Jenny Randles was the former director of investigations with the British UFO Research Association (BUFORA), serving in that role from 1982 through to 1994. Randles is a columnist for the magazine Fortean Times. She is the editor of Northern UFO News. Randles has written several books on UFOs and paranormal phenomena. Subjects covered include crop circles, ESP, and spontaneous human combustion. She was a proponent of spontaneous human combustion, a pseudoscientific claim which scientists consider extremely implausible. She coauthored a book on human combustion, Spontaneous Human Combustion, with Peter Hough, as well books with him on afterlife phenomena, including Death by Supernatural Causes and The Afterlife.

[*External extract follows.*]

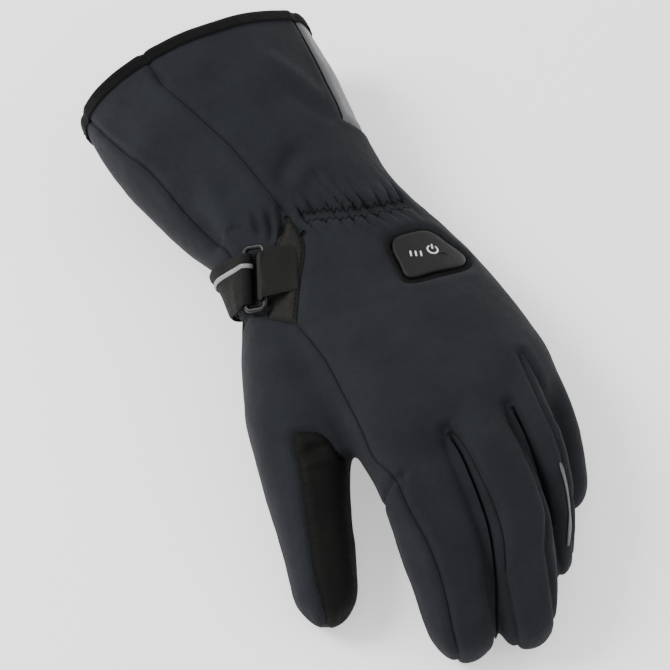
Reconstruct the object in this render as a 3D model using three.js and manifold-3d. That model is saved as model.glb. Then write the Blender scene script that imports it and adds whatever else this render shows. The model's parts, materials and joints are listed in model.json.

On the eve of the publishing of her second book on UFO's in 1981, Randles was working as a writer for Flying Saucer Review. The reporter for the Evening Standard writes that she started out with a belief that "intelligent beings from other worlds" were visiting Earth, but changed her mind that nine out of ten are "perfectly ordinary explanation(s)" and the more "colourful contact-cases 'emerge from the psyche of the percipient'".

Randles investigated the Rendlesham Forest UFO case and was one of the first to do so, coauthoring the book Sky Crash: A Cosmic Conspiracy shortly after it happened. She subsequently became skeptical of that case's veracity and that it had anything to do with aliens, but her earlier claims contributed to some of the conspiracy that grew around it. She later stated of Rendlesham that "While some puzzles remain, we can probably say that no unearthly craft were seen in Rendlesham Forest. We can also argue with confidence that the main focus of the events was a series of misperceptions of everyday things encountered in less than everyday circumstances".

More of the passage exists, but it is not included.